### Do this
Exactly and only the lines from the one containing "Keep writing the" through the one containing "scene.collection.objects.link(sun)" are to be repeated, both ends included.

### Excerpted data
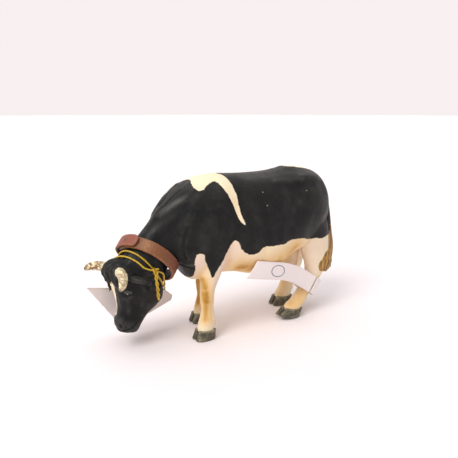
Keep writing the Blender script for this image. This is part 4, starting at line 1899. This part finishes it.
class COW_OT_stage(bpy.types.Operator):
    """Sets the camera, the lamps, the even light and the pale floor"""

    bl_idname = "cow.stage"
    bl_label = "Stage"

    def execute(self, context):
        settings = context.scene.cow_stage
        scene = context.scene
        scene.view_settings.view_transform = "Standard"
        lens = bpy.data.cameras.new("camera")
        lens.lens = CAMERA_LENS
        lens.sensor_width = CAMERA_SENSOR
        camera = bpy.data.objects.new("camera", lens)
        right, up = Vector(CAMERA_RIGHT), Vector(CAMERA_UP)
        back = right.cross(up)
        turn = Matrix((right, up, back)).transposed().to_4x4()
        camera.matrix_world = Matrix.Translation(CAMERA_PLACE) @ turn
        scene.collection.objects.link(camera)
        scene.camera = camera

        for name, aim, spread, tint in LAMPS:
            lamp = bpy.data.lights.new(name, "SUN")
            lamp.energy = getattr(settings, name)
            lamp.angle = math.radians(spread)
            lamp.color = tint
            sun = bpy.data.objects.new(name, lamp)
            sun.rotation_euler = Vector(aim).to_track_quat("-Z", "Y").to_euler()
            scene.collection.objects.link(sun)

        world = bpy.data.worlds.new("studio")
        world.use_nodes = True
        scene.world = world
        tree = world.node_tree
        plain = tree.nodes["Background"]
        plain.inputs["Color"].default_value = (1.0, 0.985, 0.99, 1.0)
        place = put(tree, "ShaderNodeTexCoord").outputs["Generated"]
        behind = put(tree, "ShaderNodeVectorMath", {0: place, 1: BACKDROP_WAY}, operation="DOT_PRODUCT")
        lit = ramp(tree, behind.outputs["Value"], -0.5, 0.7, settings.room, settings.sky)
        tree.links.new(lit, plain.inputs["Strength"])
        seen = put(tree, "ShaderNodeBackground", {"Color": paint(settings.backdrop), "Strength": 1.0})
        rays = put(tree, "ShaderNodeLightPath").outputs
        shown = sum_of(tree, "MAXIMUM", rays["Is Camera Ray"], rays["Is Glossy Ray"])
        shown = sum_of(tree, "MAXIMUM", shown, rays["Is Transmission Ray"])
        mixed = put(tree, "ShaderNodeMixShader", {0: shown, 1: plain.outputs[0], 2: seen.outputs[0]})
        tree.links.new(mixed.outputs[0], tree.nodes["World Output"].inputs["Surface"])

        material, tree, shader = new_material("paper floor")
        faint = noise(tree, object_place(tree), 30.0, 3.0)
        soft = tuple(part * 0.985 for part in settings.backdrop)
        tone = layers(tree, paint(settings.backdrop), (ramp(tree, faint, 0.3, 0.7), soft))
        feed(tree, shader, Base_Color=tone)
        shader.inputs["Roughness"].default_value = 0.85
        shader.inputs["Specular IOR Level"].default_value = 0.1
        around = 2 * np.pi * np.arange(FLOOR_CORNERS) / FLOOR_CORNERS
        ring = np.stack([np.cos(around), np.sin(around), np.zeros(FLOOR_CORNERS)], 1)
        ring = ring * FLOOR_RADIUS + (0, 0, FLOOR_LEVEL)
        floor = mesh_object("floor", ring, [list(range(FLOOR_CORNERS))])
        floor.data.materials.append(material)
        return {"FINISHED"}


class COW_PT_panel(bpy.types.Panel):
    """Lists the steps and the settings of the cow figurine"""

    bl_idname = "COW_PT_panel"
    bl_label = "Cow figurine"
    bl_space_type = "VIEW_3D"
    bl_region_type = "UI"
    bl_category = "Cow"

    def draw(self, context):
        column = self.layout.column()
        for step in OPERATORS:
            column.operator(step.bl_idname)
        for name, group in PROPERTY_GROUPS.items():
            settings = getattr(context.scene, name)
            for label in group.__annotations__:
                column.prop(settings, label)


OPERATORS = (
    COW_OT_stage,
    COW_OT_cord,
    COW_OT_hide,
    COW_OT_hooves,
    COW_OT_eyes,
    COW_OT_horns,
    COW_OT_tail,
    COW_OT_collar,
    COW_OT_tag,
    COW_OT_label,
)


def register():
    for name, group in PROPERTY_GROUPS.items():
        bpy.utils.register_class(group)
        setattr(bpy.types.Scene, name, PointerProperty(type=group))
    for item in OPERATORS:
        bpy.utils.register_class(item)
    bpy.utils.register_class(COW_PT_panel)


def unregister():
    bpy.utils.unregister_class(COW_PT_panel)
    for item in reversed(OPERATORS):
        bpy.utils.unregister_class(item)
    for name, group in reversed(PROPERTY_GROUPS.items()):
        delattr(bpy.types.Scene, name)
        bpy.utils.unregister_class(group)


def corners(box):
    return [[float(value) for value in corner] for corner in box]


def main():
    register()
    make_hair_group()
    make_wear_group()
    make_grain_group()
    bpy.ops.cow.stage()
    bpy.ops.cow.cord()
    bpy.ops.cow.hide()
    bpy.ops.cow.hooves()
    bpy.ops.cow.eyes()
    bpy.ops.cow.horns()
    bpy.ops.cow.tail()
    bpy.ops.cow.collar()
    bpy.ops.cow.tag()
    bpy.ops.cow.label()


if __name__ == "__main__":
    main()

==

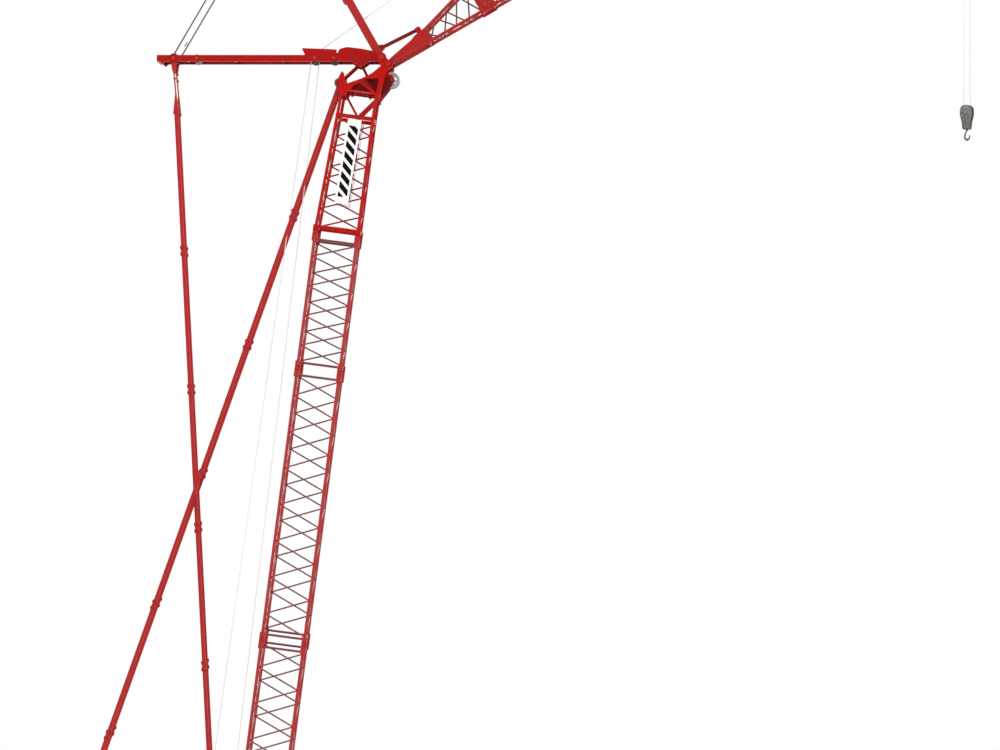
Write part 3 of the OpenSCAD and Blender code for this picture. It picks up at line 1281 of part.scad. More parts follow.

* * *

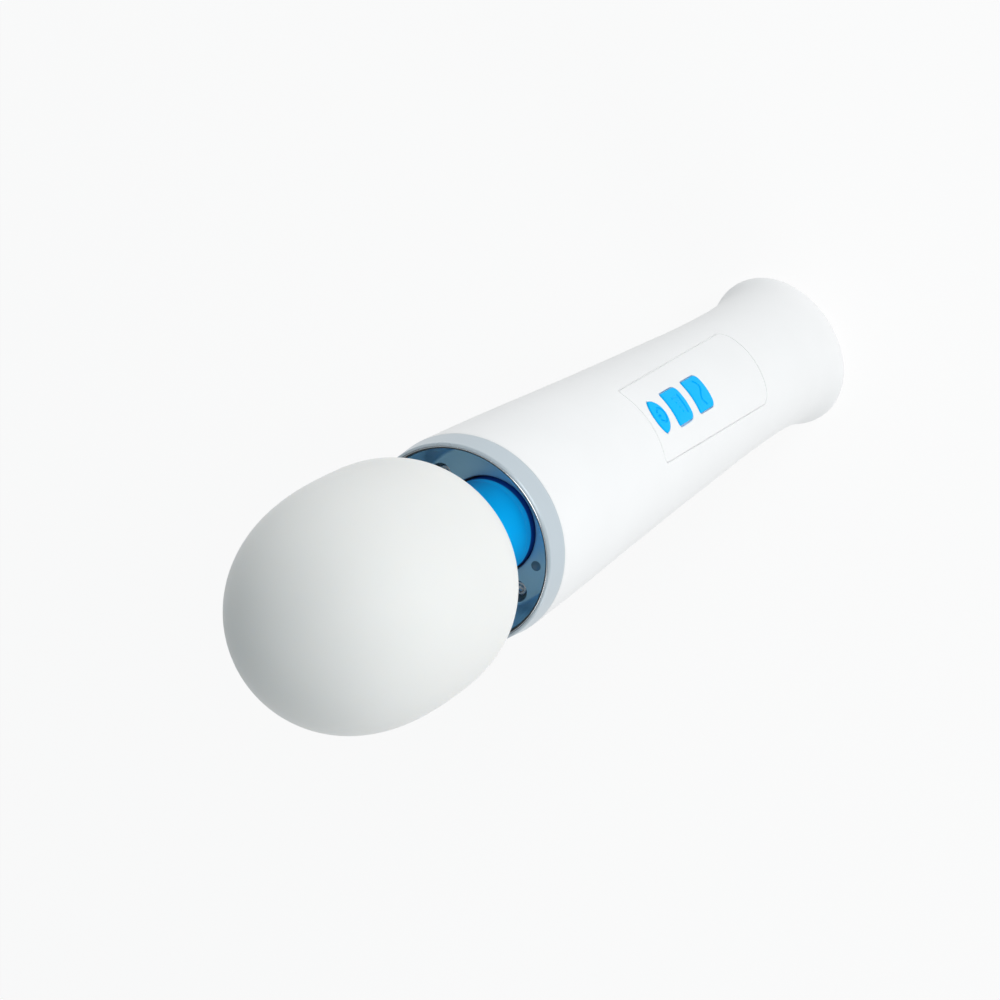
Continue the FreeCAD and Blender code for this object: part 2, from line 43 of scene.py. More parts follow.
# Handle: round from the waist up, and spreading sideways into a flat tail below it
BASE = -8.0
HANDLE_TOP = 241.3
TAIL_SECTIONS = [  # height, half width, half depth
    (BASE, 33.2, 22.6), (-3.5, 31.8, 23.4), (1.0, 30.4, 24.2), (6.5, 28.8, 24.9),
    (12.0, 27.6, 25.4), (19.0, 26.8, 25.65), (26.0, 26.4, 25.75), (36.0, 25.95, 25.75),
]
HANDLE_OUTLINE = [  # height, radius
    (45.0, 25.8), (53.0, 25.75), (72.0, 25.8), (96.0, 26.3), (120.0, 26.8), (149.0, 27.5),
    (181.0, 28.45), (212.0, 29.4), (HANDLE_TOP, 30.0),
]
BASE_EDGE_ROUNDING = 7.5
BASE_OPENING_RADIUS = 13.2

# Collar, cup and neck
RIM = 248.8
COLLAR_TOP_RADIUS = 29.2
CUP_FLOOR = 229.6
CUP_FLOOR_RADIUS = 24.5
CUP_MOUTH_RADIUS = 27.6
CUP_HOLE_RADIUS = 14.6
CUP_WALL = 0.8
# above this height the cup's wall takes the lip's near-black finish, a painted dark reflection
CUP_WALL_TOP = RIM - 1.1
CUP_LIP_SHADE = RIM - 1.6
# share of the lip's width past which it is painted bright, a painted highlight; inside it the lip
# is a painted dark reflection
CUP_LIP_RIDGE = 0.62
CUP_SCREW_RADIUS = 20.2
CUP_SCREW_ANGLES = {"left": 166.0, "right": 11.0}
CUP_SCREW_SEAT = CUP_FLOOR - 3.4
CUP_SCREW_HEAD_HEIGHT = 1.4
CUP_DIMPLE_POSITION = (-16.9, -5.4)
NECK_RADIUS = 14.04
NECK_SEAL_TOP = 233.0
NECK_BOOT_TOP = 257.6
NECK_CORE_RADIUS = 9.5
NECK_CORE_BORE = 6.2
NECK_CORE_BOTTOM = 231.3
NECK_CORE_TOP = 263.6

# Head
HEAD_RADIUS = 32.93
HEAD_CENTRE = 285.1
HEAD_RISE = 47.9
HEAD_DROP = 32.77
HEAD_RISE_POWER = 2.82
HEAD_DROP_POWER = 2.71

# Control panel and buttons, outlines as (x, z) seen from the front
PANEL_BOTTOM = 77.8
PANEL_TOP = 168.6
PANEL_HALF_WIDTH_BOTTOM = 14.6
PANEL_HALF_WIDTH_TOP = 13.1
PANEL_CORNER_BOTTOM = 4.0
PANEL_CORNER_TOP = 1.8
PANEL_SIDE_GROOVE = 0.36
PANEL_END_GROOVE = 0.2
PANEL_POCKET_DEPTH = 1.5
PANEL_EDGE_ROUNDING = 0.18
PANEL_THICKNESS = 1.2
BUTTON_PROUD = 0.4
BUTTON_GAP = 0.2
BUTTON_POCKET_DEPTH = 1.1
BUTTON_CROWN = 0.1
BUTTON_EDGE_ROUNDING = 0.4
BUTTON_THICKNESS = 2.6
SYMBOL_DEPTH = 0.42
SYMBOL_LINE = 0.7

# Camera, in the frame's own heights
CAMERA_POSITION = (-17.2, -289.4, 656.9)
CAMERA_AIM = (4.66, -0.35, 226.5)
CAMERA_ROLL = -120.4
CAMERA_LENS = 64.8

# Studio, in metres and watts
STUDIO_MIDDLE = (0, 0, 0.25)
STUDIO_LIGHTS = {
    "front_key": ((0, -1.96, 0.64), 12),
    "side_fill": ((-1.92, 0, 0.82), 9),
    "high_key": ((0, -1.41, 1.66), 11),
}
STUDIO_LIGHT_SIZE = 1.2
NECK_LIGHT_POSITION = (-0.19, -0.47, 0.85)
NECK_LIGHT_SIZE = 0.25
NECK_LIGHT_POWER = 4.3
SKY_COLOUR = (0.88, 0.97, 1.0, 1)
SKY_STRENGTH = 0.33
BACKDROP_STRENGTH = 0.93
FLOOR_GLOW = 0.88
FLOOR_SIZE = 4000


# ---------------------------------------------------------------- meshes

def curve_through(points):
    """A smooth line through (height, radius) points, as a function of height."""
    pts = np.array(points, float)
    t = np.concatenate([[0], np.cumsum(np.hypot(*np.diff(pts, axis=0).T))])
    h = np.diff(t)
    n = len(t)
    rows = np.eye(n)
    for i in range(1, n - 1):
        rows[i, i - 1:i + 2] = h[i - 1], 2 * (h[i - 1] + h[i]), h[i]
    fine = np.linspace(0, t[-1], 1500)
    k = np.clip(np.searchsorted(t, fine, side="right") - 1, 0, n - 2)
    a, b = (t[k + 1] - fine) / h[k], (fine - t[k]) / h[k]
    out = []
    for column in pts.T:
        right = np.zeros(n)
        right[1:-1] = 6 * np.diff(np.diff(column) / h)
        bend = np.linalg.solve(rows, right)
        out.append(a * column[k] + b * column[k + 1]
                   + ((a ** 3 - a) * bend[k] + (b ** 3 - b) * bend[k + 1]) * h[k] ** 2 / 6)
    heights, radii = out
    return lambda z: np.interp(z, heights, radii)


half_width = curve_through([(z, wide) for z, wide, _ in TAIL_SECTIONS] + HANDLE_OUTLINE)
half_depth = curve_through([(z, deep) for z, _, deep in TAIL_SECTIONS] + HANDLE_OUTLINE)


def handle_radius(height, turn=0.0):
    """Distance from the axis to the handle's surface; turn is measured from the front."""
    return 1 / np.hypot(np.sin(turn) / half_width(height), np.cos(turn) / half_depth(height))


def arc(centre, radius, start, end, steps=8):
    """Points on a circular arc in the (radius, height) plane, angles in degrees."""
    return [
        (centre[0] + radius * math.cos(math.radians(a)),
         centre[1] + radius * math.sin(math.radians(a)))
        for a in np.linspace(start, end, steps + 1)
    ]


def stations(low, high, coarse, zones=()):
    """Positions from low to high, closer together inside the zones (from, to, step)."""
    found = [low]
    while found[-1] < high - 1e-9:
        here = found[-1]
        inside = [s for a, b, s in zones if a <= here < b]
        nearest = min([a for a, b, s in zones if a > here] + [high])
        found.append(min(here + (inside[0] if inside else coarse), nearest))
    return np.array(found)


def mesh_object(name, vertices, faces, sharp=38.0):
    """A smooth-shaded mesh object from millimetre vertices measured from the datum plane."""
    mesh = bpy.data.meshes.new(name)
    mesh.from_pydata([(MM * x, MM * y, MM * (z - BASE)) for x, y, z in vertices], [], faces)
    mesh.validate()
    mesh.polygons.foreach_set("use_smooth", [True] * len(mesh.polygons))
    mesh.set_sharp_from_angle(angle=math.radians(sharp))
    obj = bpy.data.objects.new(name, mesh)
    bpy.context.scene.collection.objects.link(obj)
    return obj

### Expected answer
Keep writing the Blender script for this image. This is part 4, starting at line 1899. This part finishes it.
class COW_OT_stage(bpy.types.Operator):
    """Sets the camera, the lamps, the even light and the pale floor"""

    bl_idname = "cow.stage"
    bl_label = "Stage"

    def execute(self, context):
        settings = context.scene.cow_stage
        scene = context.scene
        scene.view_settings.view_transform = "Standard"
        lens = bpy.data.cameras.new("camera")
        lens.lens = CAMERA_LENS
        lens.sensor_width = CAMERA_SENSOR
        camera = bpy.data.objects.new("camera", lens)
        right, up = Vector(CAMERA_RIGHT), Vector(CAMERA_UP)
        back = right.cross(up)
        turn = Matrix((right, up, back)).transposed().to_4x4()
        camera.matrix_world = Matrix.Translation(CAMERA_PLACE) @ turn
        scene.collection.objects.link(camera)
        scene.camera = camera

        for name, aim, spread, tint in LAMPS:
            lamp = bpy.data.lights.new(name, "SUN")
            lamp.energy = getattr(settings, name)
            lamp.angle = math.radians(spread)
            lamp.color = tint
            sun = bpy.data.objects.new(name, lamp)
            sun.rotation_euler = Vector(aim).to_track_quat("-Z", "Y").to_euler()
            scene.collection.objects.link(sun)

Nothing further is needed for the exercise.